On the other hand – D&I felt like it was losing its way a little, with plenty of ongoing discussion about where it should sit in a business, who should lead it, and whether focussing on differences and establishing (albeit well-meaning) programmes or quotas to help underrepresented groups to succeed, were indeed having the impact required.

Reflecting on this, we spent some time getting to know and listening to our people, and understanding what their needs and wants were. What I found hardly felt surprising, but overwhelmingly, colleagues from around the world told me over and over again that kindness and fairness mattered to them. They wanted to belong to one organisational culture, and they wanted to feel they were truly welcome here.

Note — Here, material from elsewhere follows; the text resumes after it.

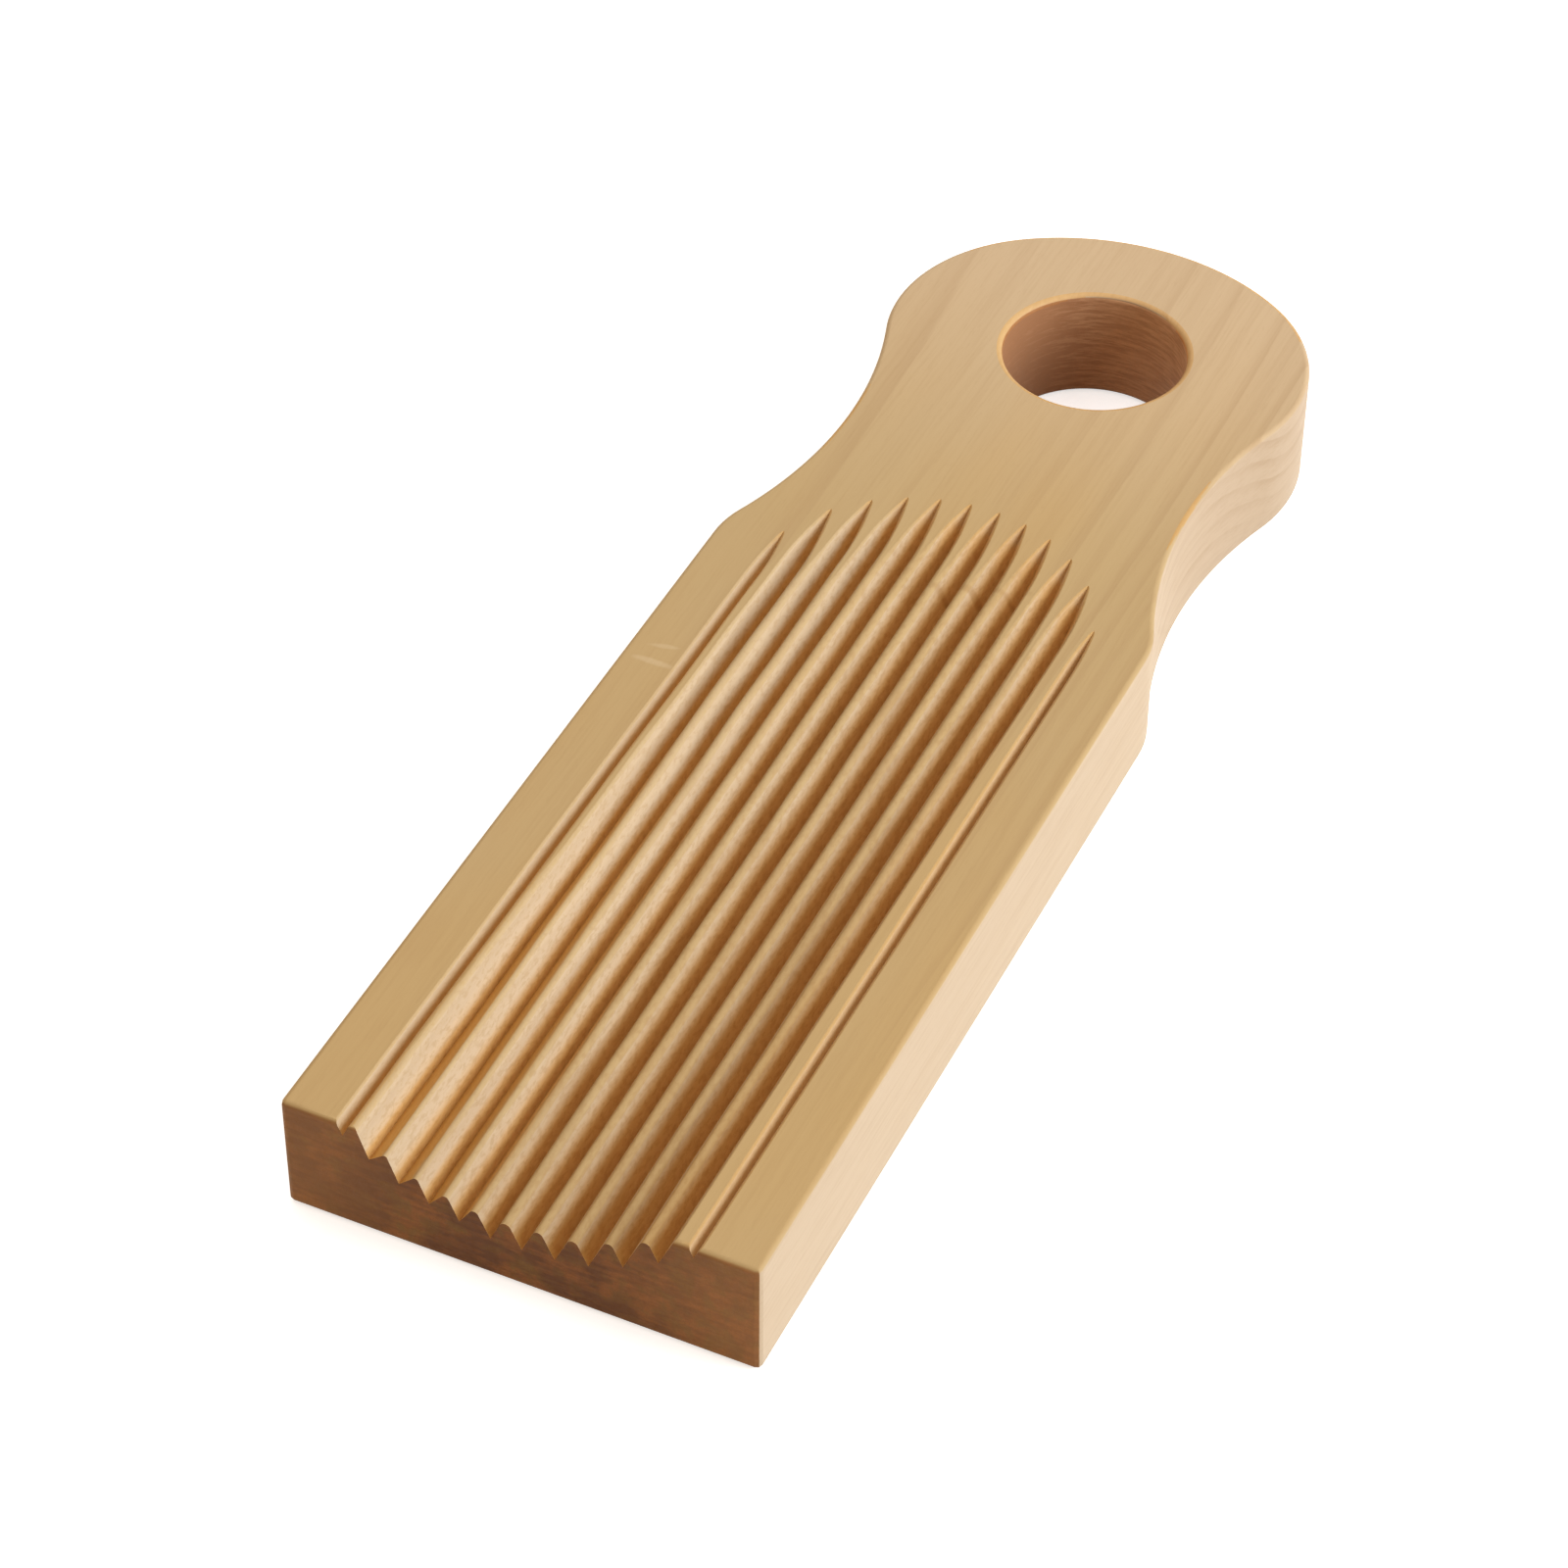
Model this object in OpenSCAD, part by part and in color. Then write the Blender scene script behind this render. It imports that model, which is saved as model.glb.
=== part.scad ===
// Gnocchi board: one piece of pale wood with a ribbed trough, a drawn-in neck and a round head with a hanging hole.
// The board is centred on the z axis with its underside at z = 0. Its open end points along -Y and its head along +Y.

/* [Board] */
// Length of the board, from the open end to the end of the head
board_l = 208; // [190:1:240]
// Width of the straight part
board_w = 64; // [58:0.5:80]
// Thickness of the wood
board_t = 17.5; // [15:0.5:24]
// Rounding of the outside edges
edge_r = 1; // [0.4:0.1:2]
// Rounding of the two upright corners at the open end
corner_r = 1; // [0.4:0.1:4]

/* [Head and neck] */
// Radius of the end of the head
head_r = 36; // [33:0.5:40]
// Radius of the cheeks, where the head turns into the neck
cheek_r = 25; // [10:0.5:28]
// Width of the neck where it is narrowest
neck_w = 52.2; // [44:0.1:56]
// Distance from the end of the head to the narrowest place of the neck
neck_back = 56.8; // [50:0.1:64]
// Distance along the neck in which it would reach the full width of the board
neck_run = 27.8; // [24:0.1:36]
// Radius of the shoulders, where the neck turns into the straight sides
shoulder_r = 15; // [4:0.5:30]

/* [Hanging hole] */
// Diameter of the hanging hole
hole_d = 26.6; // [18:0.1:32]
// Distance from the end of the head to the middle of the hole
hole_back = 27.5; // [24:0.1:32]
// Rounding of the rims of the hole
rim_r = 0.9; // [0.4:0.1:2.5]

/* [Grooves] */
// Number of grooves side by side
groove_count = 12; // [8:1:13]
// Distance from one groove to the next
groove_pitch = 4.27; // [3.6:0.01:4.6]
// Angle between the two walls of a groove
groove_angle = 48; // [44:1:60]
// Depth of the middle grooves at the open end
groove_depth = 10.9; // [8:0.1:12]
// Depth of the outermost grooves
outer_depth = 1.1; // [0.6:0.1:3]
// Depth of each groove, at most, where it begins to run out
run_depth = 3.4; // [2.4:0.1:4]
// Radius of the wheel that the grooves run out with
wheel_r = 27; // [20:1:60]
// Distance from the longest groove tips to the narrowest place of the neck
tips_back = 10.5; // [6:0.1:30]
// How far the tips of the outermost grooves lie behind the longest ones, on one arc
tips_rise = 17.8; // [6:0.1:22]
// Sideways lean of the deep ends: how far a groove drifts to the left for each unit that it deepens
lean = 0.19; // [0:0.01:0.25]
// Rounding of the crests between the grooves
crest_r = 1.1; // [0.6:0.05:1.2]

/* [Hidden] */
wood = [0.80, 0.66, 0.46];
hole_y = board_l - hole_back;
neck_y = board_l - neck_back;
neck_draw = (board_w - neck_w) / 2;
neck_r = (neck_run * neck_run + neck_draw * neck_draw) / (2 * neck_draw);
// Centres of the arcs along the right-hand side. Each rounded corner crosses its neighbours by lap
lap = 0.02;
neck_at = [neck_w / 2 + neck_r, neck_y];
head_at = [0, board_l - head_r];
cheek_at = crossing(neck_at, neck_r + cheek_r - lap, head_at, head_r - cheek_r + lap);
shoulder_x = board_w / 2 - shoulder_r + lap;
shoulder_at = [shoulder_x, neck_y - sqrt(pow(neck_r + shoulder_r - lap, 2) - pow(neck_at[0] - shoulder_x, 2))];
// Half the distance between the outermost grooves, and the radius of the arc that their bottoms follow at the open end
field_half = (groove_count - 1) / 2 * groove_pitch;
trough_draw = groove_depth - outer_depth;
trough_r = (field_half * field_half + trough_draw * trough_draw) / (2 * trough_draw);
tips_y = neck_y - tips_back;
tips_r = (field_half * field_half + tips_rise * tips_rise) / (2 * tips_rise);
half_angle = groove_angle / 2;
groove_h = groove_depth + 3;
cap_h = 8;
clear = 2;
trim_reach = 15;
ease_steps = 4;
crest_steps = 3;
$fn = 96;

// A rounded corner as points: how far each lies in from the side and in from the face
function ease(r) = [for (i = [0:ease_steps]) let (a = 90 * i / ease_steps) [r * (1 - sin(a)), r * (1 - cos(a))]];
function reversed(list) = [for (i = [len(list) - 1:-1:0]) list[i]];

// The side of a plate with rounded edges, seen in section, from the underside up
function rounded_side(w, r) = concat(
    [for (p = ease(r)) [w - p[0], p[1]]],
    [for (p = reversed(ease(r))) [w - p[0], board_t - p[1]]]);

// The same for a cut, which widens towards both faces instead
function flared_side(w, r) = concat(
    [for (p = ease(r)) [w + p[0], p[1]]],
    [for (p = reversed(ease(r))) [w + p[0], board_t - p[1]]]);

// Where circles about a and b cross, to the right of the way from a to b
function crossing(a, ra, b, rb) = let (
    gap = norm(b - a),
    along = (ra * ra - rb * rb + gap * gap) / (2 * gap),
    across = sqrt(ra * ra - along * along),
    way = (b - a) / gap) a + along * way + across * [way[1], -way[0]];
function bearing(a, b) = atan2(b[1] - a[1], b[0] - a[0]);
function mirrored(p) = [-p[0], p[1]];

function groove_x(i) = (i - (groove_count - 1) / 2) * groove_pitch;
function sag(r, x) = r - sqrt(r * r - x * x);
function end_depth(i) = groove_depth - sag(trough_r, groove_x(i));
function end_x(i) = groove_x(i) - lean * end_depth(i);
function low_depth(i) = min(run_depth, end_depth(i));
function tip_y(i) = tips_y - sag(tips_r, groove_x(i));

// How steeply groove i climbs from the open end, and where it begins to run out
function climb(i) = atan((end_depth(i) - low_depth(i)) / (tip_y(i) - sqrt(2 * wheel_r * low_depth(i))));
function run_y(i) = tip_y(i) + wheel_r * sin(climb(i))
    - sqrt(pow(wheel_r, 2) - pow(wheel_r * cos(climb(i)) - low_depth(i), 2));
function swing(i) = atan((groove_x(i) - end_x(i)) / run_y(i));

// Crest between groove i and the next, as x and z: at the open end, and where the first of the two runs out
function crest_at_end(i) = [
    (end_x(i) + end_x(i + 1)) / 2 + (end_depth(i) - end_depth(i + 1)) * tan(half_angle) / 2,
    board_t - (end_depth(i) + end_depth(i + 1)) / 2 + (end_x(i + 1) - end_x(i)) / 2 / tan(half_angle)
        - crest_r * (1 / sin(half_angle) - 1)];
function crest_at_run(i) = [
    (groove_x(i) + groove_x(i + 1)) / 2,
    board_t + sag(crest_r, min(crest_r, groove_pitch / 2 - run_depth * tan(half_angle)))];

// The straight part of the blank: rounded along its sides, its open end and its two front corners
module bar() {
    side = rounded_side(board_w / 2, edge_r);
    end_y = head_at[1];
    intersection() {
        translate([0, end_y, 0]) rotate([90, 0, 0]) linear_extrude(end_y)
            polygon(concat(side, [for (p = reversed(side)) mirrored(p)]));
        translate([-board_w / 2, 0, 0]) rotate([90, 0, 90]) linear_extrude(board_w)
            polygon(concat([for (p = rounded_side(0, edge_r)) mirrored(p)], [[end_y, board_t], [end_y, 0]]));
        linear_extrude(board_t) polygon(concat(
            [for (p = ease(corner_r)) [p[0] - board_w / 2, p[1]]],
            [[-board_w / 2, end_y], [board_w / 2, end_y]],
            [for (p = reversed(ease(corner_r))) [board_w / 2 - p[0], p[1]]]));
    }
}

module head() {
    translate([0, head_at[1], 0]) rotate_extrude()
        polygon(concat([[0, 0]], rounded_side(head_r, edge_r), [[0, board_t]]));
}

// A round cut right through the board, with both its rims rounded
module round_cut(r, rim) {
    rotate_extrude() polygon(concat(
        [[0, -clear], [r + rim, -clear]],
        flared_side(r, rim),
        [[r + rim, board_t + clear], [0, board_t + clear]]));
}

// All that lies outside a round corner between two bearings, on both sides of the board
module trim(at, r, from, to) {
    far = 2 * (r + trim_reach);
    for (side = [-1, 1]) translate([side * at[0], at[1], 0]) intersection() {
        rotate_extrude() polygon(concat(
            [[r + trim_reach, -clear], [r - edge_r, -clear]],
            rounded_side(r, edge_r),
            [[r - edge_r, board_t + clear], [r + trim_reach, board_t + clear]]));
        translate([0, 0, -2 * clear]) linear_extrude(board_t + 4 * clear)
            polygon([[0, 0], far * [side * cos(from), sin(from)], far * [side * cos(to), sin(to)]]);
    }
}

module blank() {
    difference() {
        union() {
            bar();
            head();
        }
        for (at = [neck_at, mirrored(neck_at)]) translate([at[0], at[1], 0]) round_cut(neck_r, edge_r);
        trim(shoulder_at, shoulder_r, 0, bearing(shoulder_at, neck_at));
        trim(cheek_at, cheek_r, bearing(cheek_at, neck_at), bearing(head_at, cheek_at));
    }
}

// Groove i: straight up from the open end, then lifted out along the wheel
module groove(i) {
    half_w = groove_h * tan(half_angle);
    translate([groove_x(i), run_y(i), board_t - low_depth(i)]) rotate([0, 0, -swing(i)]) rotate([climb(i), 0, 0]) {
        rotate([90, 0, 0]) linear_extrude(run_y(i) + 2 * clear)
            polygon([[0, 0], [half_w, groove_h], [-half_w, groove_h]]);
        translate([0, 0, wheel_r]) rotate([0, 90, 0]) rotate_extrude(angle = 90)
            polygon([[wheel_r, 0], [wheel_r - groove_h, half_w], [wheel_r - groove_h, -half_w]]);
    }
}

// What is rounded off the crest between groove i and the next, along a straight line
module crest_round(i) {
    a = crest_at_end(i);
    b = crest_at_run(i);
    y = min(run_y(i), run_y(i + 1));
    turn = 65 - half_angle / 2;
    brow = [for (k = [-crest_steps:crest_steps]) let (t = turn * k / crest_steps) crest_r * [sin(t), cos(t) - 1]];
    edge = brow[len(brow) - 1] + 0.6 * [cos(turn), -sin(turn)];
    translate([b[0], y, b[1]]) rotate([0, 0, atan((a[0] - b[0]) / y)]) rotate([90 + atan((b[1] - a[1]) / y), 0, 0])
        translate([0, 0, -2 * clear]) linear_extrude(y + 4 * clear)
            polygon(concat([[-edge[0], edge[1]]], brow, [edge, [edge[0], cap_h], [-edge[0], cap_h]]));
}

module groove_cut() {
    for (i = [0:groove_count - 1]) groove(i);
    for (i = [1:groove_count - 3]) crest_round(i);
}

// Everything above is measured from the open end; here the board moves to its place about the z axis
module board() {
    color(wood) translate([0, -board_l / 2, 0]) difference() {
        blank();
        translate([0, hole_y, 0]) round_cut(hole_d / 2, rim_r);
        groove_cut();
    }
}

board();
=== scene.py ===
"""A gnocchi board of pale wood, dressed around its solid. Sizes are in millimetres until a mesh is made."""

import math

import bmesh
import bpy
from mathutils import Matrix, Vector, noise


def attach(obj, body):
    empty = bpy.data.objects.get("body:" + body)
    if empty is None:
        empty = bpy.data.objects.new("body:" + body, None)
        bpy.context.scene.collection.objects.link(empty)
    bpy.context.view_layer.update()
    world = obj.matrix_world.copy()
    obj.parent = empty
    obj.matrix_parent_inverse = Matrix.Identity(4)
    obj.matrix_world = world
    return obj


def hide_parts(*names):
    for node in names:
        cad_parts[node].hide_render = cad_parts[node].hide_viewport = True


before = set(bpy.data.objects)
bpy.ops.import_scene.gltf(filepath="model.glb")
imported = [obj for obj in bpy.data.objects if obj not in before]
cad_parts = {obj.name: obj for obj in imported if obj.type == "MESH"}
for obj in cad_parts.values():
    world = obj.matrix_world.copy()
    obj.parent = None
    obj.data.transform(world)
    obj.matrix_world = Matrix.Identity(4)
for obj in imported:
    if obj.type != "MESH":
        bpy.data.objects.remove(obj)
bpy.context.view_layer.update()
MM = 0.001

# The board, measured from its open end as the solid is
BOARD_L, BOARD_W, BOARD_T = 208.0, 64.0, 17.5
EDGE_R, CORNER_R = 0.7, 0.8
HEAD_R, CHEEK_R, TURN_R = 36.0, 25.0, 15.0
NECK_W, NECK_BACK, NECK_RUN = 52.2, 56.8, 27.8
HOLE_R, HOLE_BACK, RIM_R = 13.3, 27.5, 0.9
GROOVES, PITCH, HALF_ANGLE = 12, 4.27, math.radians(24)
GROOVE_DEPTH, OUTER_DEPTH, RUN_DEPTH = 10.9, 1.1, 3.4
WHEEL_R, TIPS_BACK, TIPS_RISE = 27.0, 10.5, 17.8
CREST_R, SHOULDER_R = 0.75, 0.4

# How far a groove drifts to the left for each unit that it deepens, and how much less that is, by the square
# of its x, to the right of the middle
LEAN, LEAN_LESS = 0.15, 0.00012
# At the open end the grooves on the left lean over: how far their right and left walls turn, over how many
# grooves and how quickly that fades to the right, and over what length it fades along the board
SKEW, SKEW_BACK, SKEW_GROOVES, SKEW_POWER, SKEW_L = math.radians(28), math.radians(5), 4, 1.3, 90.0
# Grooves left of DEEP_FROM are up to UNEVEN shallower than their arc and the others up to as much deeper,
# in waves of which half is UNEVEN_HALF wide
UNEVEN, UNEVEN_HALF, DEEP_FROM = 0.45, 19.2, -3.0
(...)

It sounds really simple, and my feeling is: that’s because it is. People from all walks of life spoke about how they didn’t want to be tokenised, they didn’t want to have to create a sub-culture because they didn’t belong to the main one, and they didn’t want anyone to decide what opportunities they did or didn’t want to be considered for.

So, on the basis that what we were focussing on wasn’t our differences, but our end state of being able to feel that we all belong, we called our work Inclusion & Belonging. We created a global strategy which focussed on our desired end-state of everyone at Kent feeling like they could thrive here. We adopted the Kent “embassy” model, where our values prevail no matter where in the world we operate. And we created our Inclusion Blueprint, a checklist of well-researched actions every one of our 34 countries can drive to advance towards our inclusive future. They’re the same actions for every country, but tackling them country-by-country leaves us the room that’s required for small local adaptations - mainly these relate more to local support than actual cultural difference. As we’re finding, we have more in common than not.

Our Blueprint means that all of our inclusion & belonging activity time is invested driving the things which really matter, for those who work here today, and those who we hope choose to join us – and stay – in the future. The actions progress in level of challenge, and mean challenging – and changing “the way things have always been done”. I’m a firm believer that our beliefs and systems are learned, and that the world of work we’ve inherited today needs a good review to check it’s fit for purpose for us all. An inclusive world means shaping those systems rather than shaping our people to conform to them, so that’s the work we’re doing.

Necessarily, this means that the time invested by our global I&B changemakers group of engineers, HR professionals, and site supervisors is taken up with driving lasting change, and there’s a bit less time for actions that might, in a past life, have passed for D&I. Turns out we’re okay with that.

All this talk of an ideal future, of course, doesn’t negate the very real lived experiences of people who face any kind of prejudism at work. But we are saying that none of us are okay with this. Call it out, and we’ll do something about it. Our work encompasses education too, to help us question our social conditioning.